=== GIVEN INFORMATION ===
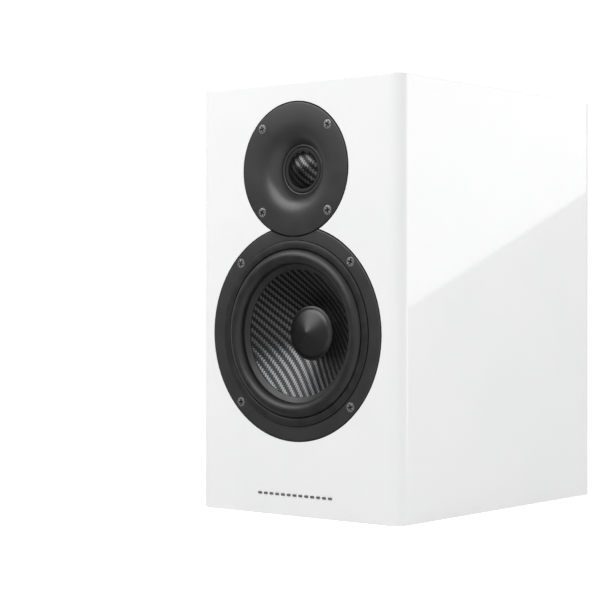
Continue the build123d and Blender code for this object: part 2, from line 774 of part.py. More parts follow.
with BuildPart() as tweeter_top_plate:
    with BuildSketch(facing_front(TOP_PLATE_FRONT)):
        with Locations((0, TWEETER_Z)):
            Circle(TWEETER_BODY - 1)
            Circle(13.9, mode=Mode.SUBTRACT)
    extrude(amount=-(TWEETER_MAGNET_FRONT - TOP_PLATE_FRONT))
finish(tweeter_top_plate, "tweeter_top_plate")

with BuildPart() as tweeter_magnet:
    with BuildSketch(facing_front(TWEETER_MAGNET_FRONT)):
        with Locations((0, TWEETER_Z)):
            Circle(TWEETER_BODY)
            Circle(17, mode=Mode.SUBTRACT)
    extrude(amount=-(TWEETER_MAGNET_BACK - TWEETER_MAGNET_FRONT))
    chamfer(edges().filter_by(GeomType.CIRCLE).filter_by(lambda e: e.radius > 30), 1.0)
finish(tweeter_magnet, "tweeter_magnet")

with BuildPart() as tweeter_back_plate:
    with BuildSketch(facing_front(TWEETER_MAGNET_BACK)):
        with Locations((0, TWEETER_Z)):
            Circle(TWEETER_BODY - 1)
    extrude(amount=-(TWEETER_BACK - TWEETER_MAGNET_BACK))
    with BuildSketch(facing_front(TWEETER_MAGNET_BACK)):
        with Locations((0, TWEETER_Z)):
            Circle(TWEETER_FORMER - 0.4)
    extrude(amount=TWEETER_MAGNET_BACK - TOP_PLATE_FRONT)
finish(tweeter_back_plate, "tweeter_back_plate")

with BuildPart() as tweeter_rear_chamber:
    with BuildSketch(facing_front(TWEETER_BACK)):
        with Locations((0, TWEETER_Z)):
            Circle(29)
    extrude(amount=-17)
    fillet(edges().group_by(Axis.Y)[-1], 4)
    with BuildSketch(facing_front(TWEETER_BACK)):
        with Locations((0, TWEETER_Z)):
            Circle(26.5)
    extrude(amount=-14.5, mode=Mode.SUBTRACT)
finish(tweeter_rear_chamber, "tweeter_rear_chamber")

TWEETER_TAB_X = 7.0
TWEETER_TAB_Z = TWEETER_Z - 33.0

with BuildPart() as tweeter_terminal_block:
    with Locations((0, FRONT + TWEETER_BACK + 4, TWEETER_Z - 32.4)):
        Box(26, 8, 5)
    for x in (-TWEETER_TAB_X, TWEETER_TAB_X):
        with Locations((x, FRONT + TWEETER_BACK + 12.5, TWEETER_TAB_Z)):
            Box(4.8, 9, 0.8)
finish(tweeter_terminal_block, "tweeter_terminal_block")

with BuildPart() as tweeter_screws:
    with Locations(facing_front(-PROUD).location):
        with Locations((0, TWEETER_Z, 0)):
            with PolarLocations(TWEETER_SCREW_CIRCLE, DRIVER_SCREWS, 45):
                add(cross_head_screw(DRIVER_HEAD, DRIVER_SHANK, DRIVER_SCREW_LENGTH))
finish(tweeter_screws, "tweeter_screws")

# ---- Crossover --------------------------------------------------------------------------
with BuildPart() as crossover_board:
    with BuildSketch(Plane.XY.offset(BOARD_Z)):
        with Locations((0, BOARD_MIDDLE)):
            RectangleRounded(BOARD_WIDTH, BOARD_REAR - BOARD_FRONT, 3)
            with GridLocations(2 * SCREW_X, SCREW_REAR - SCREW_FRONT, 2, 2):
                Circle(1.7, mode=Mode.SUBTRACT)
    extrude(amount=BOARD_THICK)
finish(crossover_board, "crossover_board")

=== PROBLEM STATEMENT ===
Everything in the listing above should be restated exactly.

=== IN RESPONSE ===
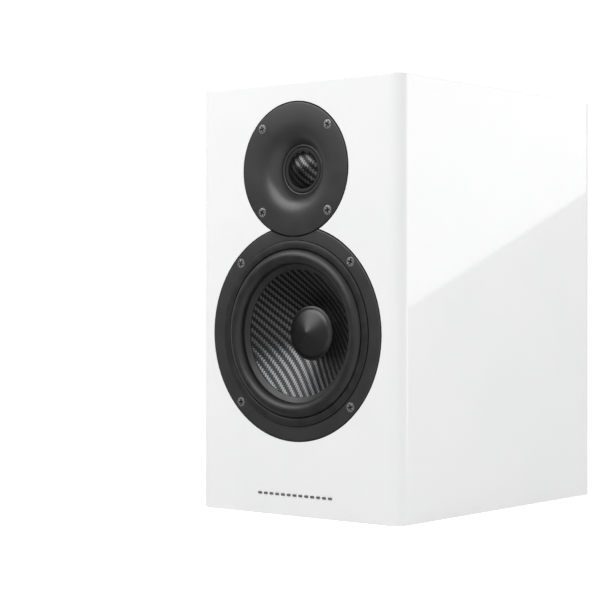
Continue the build123d and Blender code for this object: part 2, from line 774 of part.py. More parts follow.
with BuildPart() as tweeter_top_plate:
    with BuildSketch(facing_front(TOP_PLATE_FRONT)):
        with Locations((0, TWEETER_Z)):
            Circle(TWEETER_BODY - 1)
            Circle(13.9, mode=Mode.SUBTRACT)
    extrude(amount=-(TWEETER_MAGNET_FRONT - TOP_PLATE_FRONT))
finish(tweeter_top_plate, "tweeter_top_plate")

with BuildPart() as tweeter_magnet:
    with BuildSketch(facing_front(TWEETER_MAGNET_FRONT)):
        with Locations((0, TWEETER_Z)):
            Circle(TWEETER_BODY)
            Circle(17, mode=Mode.SUBTRACT)
    extrude(amount=-(TWEETER_MAGNET_BACK - TWEETER_MAGNET_FRONT))
    chamfer(edges().filter_by(GeomType.CIRCLE).filter_by(lambda e: e.radius > 30), 1.0)
finish(tweeter_magnet, "tweeter_magnet")

with BuildPart() as tweeter_back_plate:
    with BuildSketch(facing_front(TWEETER_MAGNET_BACK)):
        with Locations((0, TWEETER_Z)):
            Circle(TWEETER_BODY - 1)
    extrude(amount=-(TWEETER_BACK - TWEETER_MAGNET_BACK))
    with BuildSketch(facing_front(TWEETER_MAGNET_BACK)):
        with Locations((0, TWEETER_Z)):
            Circle(TWEETER_FORMER - 0.4)
    extrude(amount=TWEETER_MAGNET_BACK - TOP_PLATE_FRONT)
finish(tweeter_back_plate, "tweeter_back_plate")

with BuildPart() as tweeter_rear_chamber:
    with BuildSketch(facing_front(TWEETER_BACK)):
        with Locations((0, TWEETER_Z)):
            Circle(29)
    extrude(amount=-17)
    fillet(edges().group_by(Axis.Y)[-1], 4)
    with BuildSketch(facing_front(TWEETER_BACK)):
        with Locations((0, TWEETER_Z)):
            Circle(26.5)
    extrude(amount=-14.5, mode=Mode.SUBTRACT)
finish(tweeter_rear_chamber, "tweeter_rear_chamber")

TWEETER_TAB_X = 7.0
TWEETER_TAB_Z = TWEETER_Z - 33.0

with BuildPart() as tweeter_terminal_block:
    with Locations((0, FRONT + TWEETER_BACK + 4, TWEETER_Z - 32.4)):
        Box(26, 8, 5)
    for x in (-TWEETER_TAB_X, TWEETER_TAB_X):
        with Locations((x, FRONT + TWEETER_BACK + 12.5, TWEETER_TAB_Z)):
            Box(4.8, 9, 0.8)
finish(tweeter_terminal_block, "tweeter_terminal_block")

with BuildPart() as tweeter_screws:
    with Locations(facing_front(-PROUD).location):
        with Locations((0, TWEETER_Z, 0)):
            with PolarLocations(TWEETER_SCREW_CIRCLE, DRIVER_SCREWS, 45):
                add(cross_head_screw(DRIVER_HEAD, DRIVER_SHANK, DRIVER_SCREW_LENGTH))
finish(tweeter_screws, "tweeter_screws")

# ---- Crossover --------------------------------------------------------------------------
with BuildPart() as crossover_board:
    with BuildSketch(Plane.XY.offset(BOARD_Z)):
        with Locations((0, BOARD_MIDDLE)):
            RectangleRounded(BOARD_WIDTH, BOARD_REAR - BOARD_FRONT, 3)
            with GridLocations(2 * SCREW_X, SCREW_REAR - SCREW_FRONT, 2, 2):
                Circle(1.7, mode=Mode.SUBTRACT)
    extrude(amount=BOARD_THICK)
finish(crossover_board, "crossover_board")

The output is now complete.